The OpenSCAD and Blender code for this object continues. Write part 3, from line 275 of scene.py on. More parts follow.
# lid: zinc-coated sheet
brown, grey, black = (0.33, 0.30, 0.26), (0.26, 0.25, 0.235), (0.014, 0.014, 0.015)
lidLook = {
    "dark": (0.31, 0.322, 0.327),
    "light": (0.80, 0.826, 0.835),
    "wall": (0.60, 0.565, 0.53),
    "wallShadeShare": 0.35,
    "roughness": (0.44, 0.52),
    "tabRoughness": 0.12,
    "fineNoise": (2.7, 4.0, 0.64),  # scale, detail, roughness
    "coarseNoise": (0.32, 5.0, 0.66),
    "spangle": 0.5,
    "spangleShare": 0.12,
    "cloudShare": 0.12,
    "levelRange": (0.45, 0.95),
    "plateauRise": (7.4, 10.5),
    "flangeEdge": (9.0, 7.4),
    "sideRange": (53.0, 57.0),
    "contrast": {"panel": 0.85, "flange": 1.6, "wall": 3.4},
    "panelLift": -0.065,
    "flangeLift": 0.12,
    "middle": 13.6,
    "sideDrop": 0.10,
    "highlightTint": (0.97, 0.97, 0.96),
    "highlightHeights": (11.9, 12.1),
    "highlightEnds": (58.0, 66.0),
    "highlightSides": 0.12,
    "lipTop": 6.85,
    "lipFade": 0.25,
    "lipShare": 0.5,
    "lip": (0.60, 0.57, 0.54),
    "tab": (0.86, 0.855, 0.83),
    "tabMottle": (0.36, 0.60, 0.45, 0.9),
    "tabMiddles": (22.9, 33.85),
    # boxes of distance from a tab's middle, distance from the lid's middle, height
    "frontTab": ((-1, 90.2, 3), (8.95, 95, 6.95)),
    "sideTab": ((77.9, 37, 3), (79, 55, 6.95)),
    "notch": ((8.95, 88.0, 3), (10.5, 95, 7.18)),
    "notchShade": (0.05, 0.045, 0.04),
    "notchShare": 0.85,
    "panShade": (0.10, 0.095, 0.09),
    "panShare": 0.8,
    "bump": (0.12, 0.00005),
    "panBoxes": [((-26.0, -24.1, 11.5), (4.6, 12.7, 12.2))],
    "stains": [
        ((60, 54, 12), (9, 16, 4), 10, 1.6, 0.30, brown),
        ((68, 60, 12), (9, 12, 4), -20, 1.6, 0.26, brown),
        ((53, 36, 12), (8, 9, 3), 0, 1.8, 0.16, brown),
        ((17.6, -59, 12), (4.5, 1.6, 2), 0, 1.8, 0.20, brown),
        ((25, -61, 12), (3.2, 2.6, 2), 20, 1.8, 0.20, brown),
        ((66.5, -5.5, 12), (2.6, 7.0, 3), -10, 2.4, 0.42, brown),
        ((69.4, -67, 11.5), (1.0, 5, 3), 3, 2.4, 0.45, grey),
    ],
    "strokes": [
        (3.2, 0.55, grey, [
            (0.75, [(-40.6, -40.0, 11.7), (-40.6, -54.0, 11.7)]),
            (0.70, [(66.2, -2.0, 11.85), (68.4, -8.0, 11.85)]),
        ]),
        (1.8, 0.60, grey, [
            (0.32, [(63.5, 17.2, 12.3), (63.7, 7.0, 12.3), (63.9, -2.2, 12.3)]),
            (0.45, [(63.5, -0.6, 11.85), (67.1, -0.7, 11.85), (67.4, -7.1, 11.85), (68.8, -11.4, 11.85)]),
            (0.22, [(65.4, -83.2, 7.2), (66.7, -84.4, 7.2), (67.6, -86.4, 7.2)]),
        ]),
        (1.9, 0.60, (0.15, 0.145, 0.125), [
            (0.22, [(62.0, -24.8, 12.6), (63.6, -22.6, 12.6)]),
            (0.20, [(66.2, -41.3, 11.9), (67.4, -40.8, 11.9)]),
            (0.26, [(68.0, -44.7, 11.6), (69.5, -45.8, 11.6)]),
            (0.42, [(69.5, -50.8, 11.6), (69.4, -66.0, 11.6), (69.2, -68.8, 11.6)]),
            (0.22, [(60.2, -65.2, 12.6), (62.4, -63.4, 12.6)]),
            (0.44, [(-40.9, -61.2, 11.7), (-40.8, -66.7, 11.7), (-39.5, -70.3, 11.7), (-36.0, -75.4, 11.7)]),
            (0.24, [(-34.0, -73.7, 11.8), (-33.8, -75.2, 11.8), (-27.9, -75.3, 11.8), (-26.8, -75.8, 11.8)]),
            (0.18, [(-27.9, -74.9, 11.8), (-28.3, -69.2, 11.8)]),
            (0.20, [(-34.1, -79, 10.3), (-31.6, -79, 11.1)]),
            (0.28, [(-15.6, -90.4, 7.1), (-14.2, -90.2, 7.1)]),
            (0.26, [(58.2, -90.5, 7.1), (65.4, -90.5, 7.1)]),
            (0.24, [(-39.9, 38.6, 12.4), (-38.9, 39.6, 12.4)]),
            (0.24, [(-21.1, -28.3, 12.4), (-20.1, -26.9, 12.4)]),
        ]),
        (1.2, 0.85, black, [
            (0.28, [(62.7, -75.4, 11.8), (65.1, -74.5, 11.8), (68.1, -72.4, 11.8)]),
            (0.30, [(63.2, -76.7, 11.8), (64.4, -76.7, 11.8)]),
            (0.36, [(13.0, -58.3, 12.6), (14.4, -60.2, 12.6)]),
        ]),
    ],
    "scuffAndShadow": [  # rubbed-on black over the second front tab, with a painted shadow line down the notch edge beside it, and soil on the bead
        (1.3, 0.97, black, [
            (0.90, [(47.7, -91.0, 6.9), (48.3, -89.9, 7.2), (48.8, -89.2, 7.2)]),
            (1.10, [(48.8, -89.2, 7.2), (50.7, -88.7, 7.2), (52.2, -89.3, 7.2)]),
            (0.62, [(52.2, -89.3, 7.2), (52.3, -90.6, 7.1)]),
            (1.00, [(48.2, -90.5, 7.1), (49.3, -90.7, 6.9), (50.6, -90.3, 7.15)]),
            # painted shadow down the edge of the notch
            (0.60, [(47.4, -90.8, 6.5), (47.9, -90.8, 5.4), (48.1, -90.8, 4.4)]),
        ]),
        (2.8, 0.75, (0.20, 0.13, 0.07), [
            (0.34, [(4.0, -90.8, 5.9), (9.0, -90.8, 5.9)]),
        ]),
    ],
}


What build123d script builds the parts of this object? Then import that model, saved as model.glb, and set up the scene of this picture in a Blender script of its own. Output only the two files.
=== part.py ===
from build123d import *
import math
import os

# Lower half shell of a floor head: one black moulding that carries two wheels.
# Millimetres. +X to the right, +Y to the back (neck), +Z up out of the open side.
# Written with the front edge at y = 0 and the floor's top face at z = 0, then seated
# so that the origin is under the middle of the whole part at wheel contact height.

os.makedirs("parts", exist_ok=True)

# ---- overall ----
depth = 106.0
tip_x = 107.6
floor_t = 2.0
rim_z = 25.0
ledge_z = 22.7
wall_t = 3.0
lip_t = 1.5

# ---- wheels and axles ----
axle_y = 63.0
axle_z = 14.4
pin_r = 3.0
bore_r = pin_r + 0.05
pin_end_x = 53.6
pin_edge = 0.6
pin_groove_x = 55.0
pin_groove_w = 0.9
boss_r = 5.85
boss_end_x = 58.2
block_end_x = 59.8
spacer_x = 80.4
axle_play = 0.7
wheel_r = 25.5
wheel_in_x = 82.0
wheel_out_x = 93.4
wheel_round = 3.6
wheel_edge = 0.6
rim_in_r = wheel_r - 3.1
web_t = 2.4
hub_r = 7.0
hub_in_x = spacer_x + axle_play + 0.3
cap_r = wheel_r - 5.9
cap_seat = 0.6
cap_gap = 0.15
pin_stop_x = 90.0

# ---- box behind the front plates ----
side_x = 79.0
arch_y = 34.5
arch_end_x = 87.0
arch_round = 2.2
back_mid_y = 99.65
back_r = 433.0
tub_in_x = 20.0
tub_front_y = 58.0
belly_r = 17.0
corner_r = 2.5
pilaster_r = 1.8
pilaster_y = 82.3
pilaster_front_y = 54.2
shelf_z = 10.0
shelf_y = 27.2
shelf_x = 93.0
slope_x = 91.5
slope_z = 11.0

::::

Directions:
From the line containing "What build123d script" down to the line containing "lip_t = 1.5" in the material above, reproduce every line exactly, including the two end lines.

Solved exercise:
What build123d script builds the parts of this object? Then import that model, saved as model.glb, and set up the scene of this picture in a Blender script of its own. Output only the two files.
=== part.py ===
from build123d import *
import math
import os

# Lower half shell of a floor head: one black moulding that carries two wheels.
# Millimetres. +X to the right, +Y to the back (neck), +Z up out of the open side.
# Written with the front edge at y = 0 and the floor's top face at z = 0, then seated
# so that the origin is under the middle of the whole part at wheel contact height.

os.makedirs("parts", exist_ok=True)

# ---- overall ----
depth = 106.0
tip_x = 107.6
floor_t = 2.0
rim_z = 25.0
ledge_z = 22.7
wall_t = 3.0
lip_t = 1.5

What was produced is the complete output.